Songtrust’s guidance is blunt and practical here: get the agreement down early, and redo it if the song changes after the first version is signed. I agree with that approach. The paperwork only works when it matches the actual composition, not the version people remember after the release party.
The paper trail I keep with every signed sheet
A signed form is useful, but I want a small file bundle around it so the song can survive real-world admin work. My baseline is simple: a PDF of the signed split sheet, a bounce or demo with the song title, the lyric sheet if one exists, and the email thread or message where the final splits were confirmed. If a sample was used, I keep the clearance notes next to it.

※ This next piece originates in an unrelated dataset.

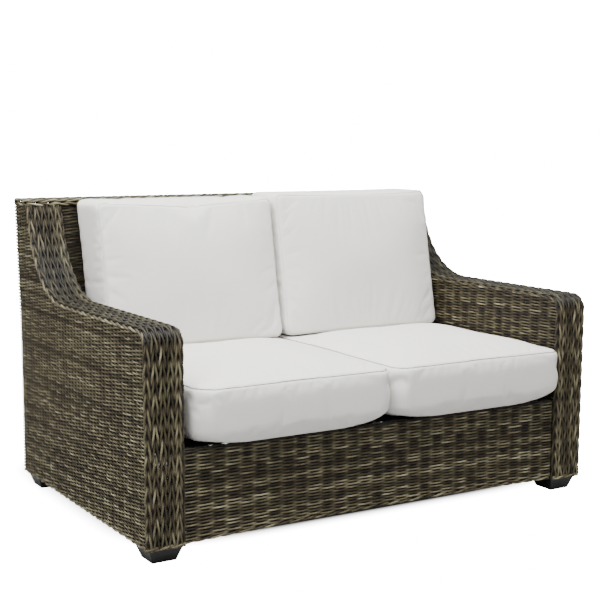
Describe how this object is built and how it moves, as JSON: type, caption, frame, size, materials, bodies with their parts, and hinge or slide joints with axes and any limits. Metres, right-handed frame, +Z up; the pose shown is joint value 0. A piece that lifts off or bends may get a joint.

For catalog management, that same bundle makes registration faster and disputes easier to resolve. The U.S. Copyright Office also offers a group registration route for up to ten unpublished musical works when the authorship and claimant requirements line up, which can be useful if a session turns out to be especially productive. I would not rely on that as a substitute for the split sheet; I use it as a second layer of order after the collaborators have already agreed on the song.
The strongest habit is the simplest one: lock the splits early, keep the document readable, and archive the version that everyone actually signed. When that discipline is in place, the sheet stops being a form and starts doing the job it was meant to do, which is protecting the collaboration before the business side gets messy.